Comparative example of Stemming & Lemmatization
Let's compare the outputs of stemming and lemmatization for the same set of words.
Example
from nltk.stem import PorterStemmer
from nltk.stem import WordNetLemmatizer
# Initialize the stemmer and lemmatizer
stemmer = PorterStemmer()
lemmatizer = WordNetLemmatizer()
# Sample words
words = ["better", "best", "running", "runners", "ran", "runs"]
# Apply stemming
stems = [stemmer.stem(word) for word in words]
print("Stemming:", stems)
# Apply lemmatization
lemmas = [lemmatizer.lemmatize(word, pos='a') if word in ["better", "best"] else lemmatizer.lemmatize(word, pos='v') for word in words]
print("Lemmatization:", lemmas)
Output
Explanation
- "better" and "best": Stemming leaves these words unchanged, while lemmatization recognizes "better" as the comparative form of "good".
- "running": Both techniques reduce this to "run", though stemming does so by chopping off "-ing", and lemmatization does so by morphological analysis.

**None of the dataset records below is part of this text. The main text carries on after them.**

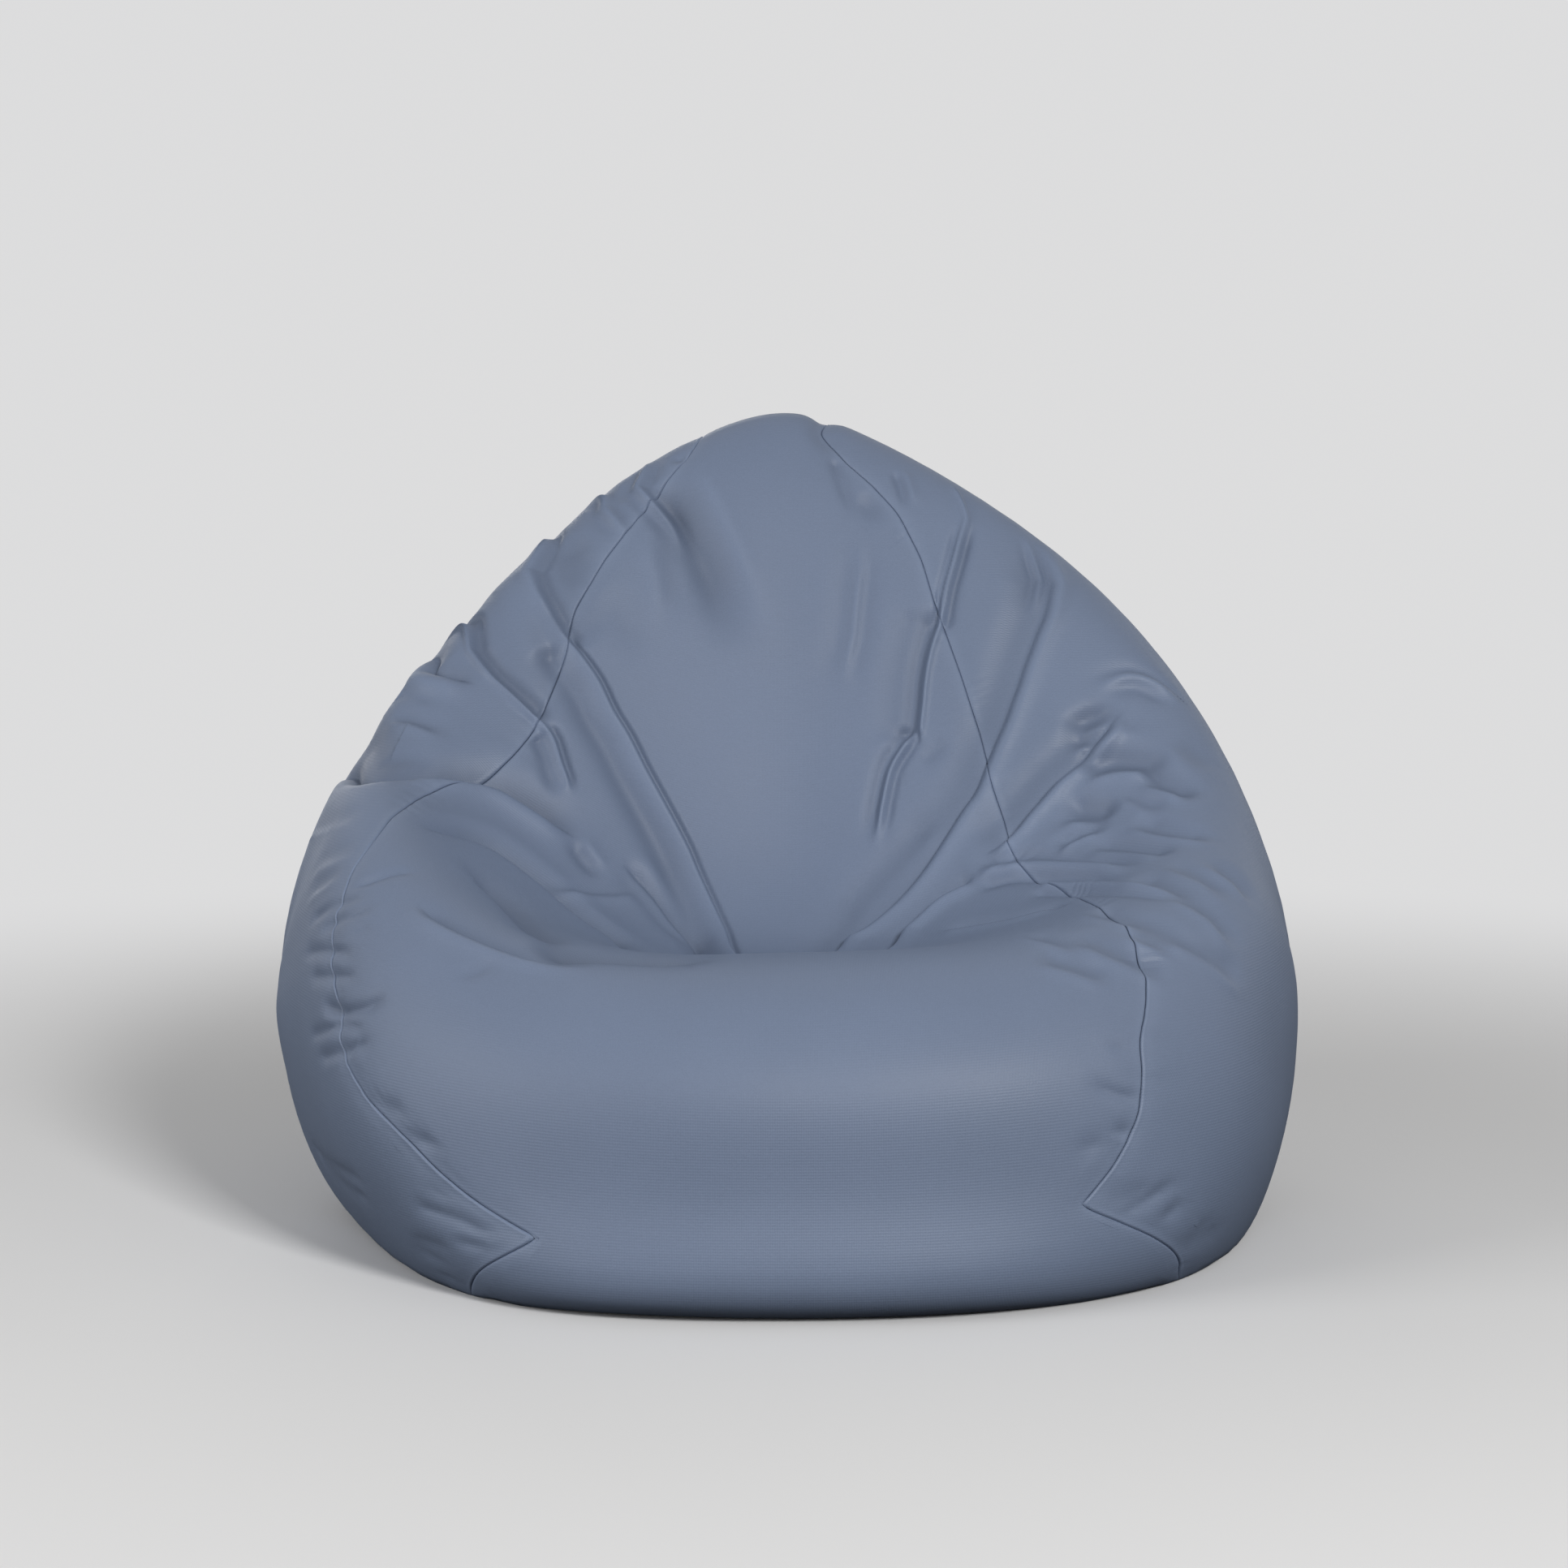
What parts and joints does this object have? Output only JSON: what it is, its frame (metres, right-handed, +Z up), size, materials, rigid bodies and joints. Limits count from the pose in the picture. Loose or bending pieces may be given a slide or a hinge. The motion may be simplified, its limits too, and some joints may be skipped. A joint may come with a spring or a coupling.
{
  "type": "bean bag chair",
  "caption": "Floor seat with a high back and rolled arms: a sewn blue-grey cover with a rear zipper round a liner full of loose beads.",
  "frame": {"origin": "on the floor under the middle of the bag, on the flat of the base panel", "axes": "+Z up, the front of the seat faces -Y, +X to the right seen from the front"},
  "size_m": [1.032, 0.9933, 0.8004],
  "materials": {
    "cover": "satin coated cloth",
    "base_cloth": "matt heavy cloth",
    "zipper_tape": "matt woven tape",
    "zipper_coil": "satin",
    "zipper_metal": "satin",
    "liner": "matt thin cloth",
    "beads": "matt foam beads"
  },
  "bodies": {
    "bag": {"centre_panel": "cover", "left_side_panel": "cover", "right_side_panel": "cover", "rear_upper_panel": "cover", "rear_lower_panel": "cover", "base_panel": "base_cloth", "inner_liner": "liner", "liner_closing_strip": "liner", "bead_fill": "beads", "zipper_tape_upper": "zipper_tape", "zipper_tape_lower": "zipper_tape", "zipper_coil_upper": "zipper_coil", "zipper_coil_lower": "zipper_coil", "zipper_stop_left": "zipper_metal", "zipper_stop_right": "zipper_metal"},
    "slider": {"zipper_slider": "zipper_metal"},
    "pull": {"zipper_pull": "zipper_metal"}
  },
  "joints": [
    {"name": "zipper_travel", "type": "hinge", "parent": "bag", "child": "slider", "pos_m": [0, -0.255, 0.16], "axis": [0, 0, -1], "range_deg": [0, 37]},
    {"name": "pull_swing", "type": "hinge", "parent": "slider", "child": "pull", "pos_m": [-0.23955, 0.46014, 0.16], "axis": [0, 0, 1], "range_deg": [0, 175]}
  ]
}
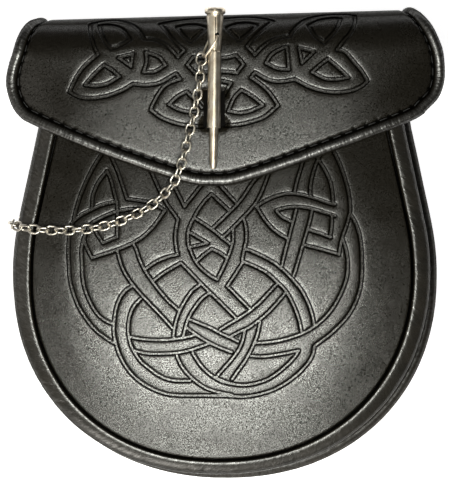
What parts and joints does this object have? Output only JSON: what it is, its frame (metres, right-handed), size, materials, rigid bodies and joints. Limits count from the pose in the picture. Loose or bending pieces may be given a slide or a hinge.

- "runners": Stemming leaves "runner" mostly intact, while in lemmatization, it stays the same as it's not a verb.
- "ran": Stemming leaves it unchanged, while lemmatization converts it to its base form "run".
- "runs": Both techniques reduce this to "run".
By comparing these outputs, we can see that stemming is simpler and faster but less accurate, whereas lemmatization is more precise and retains meaningful base forms, making it suitable for applications requiring high accuracy.
Conclusion
Stemming and lemmatization are essential techniques in NLP, each with its own strengths and suitable applications. Stemming is fast and simple, making it ideal for applications where speed is critical. Lemmatization, on the other hand, provides more accurate and meaningful base forms, which is crucial for tasks that require high precision.
Choosing the right technique depends on the specific needs of the application. Understanding the differences and appropriate use cases for each can significantly enhance the effectiveness of NLP systems.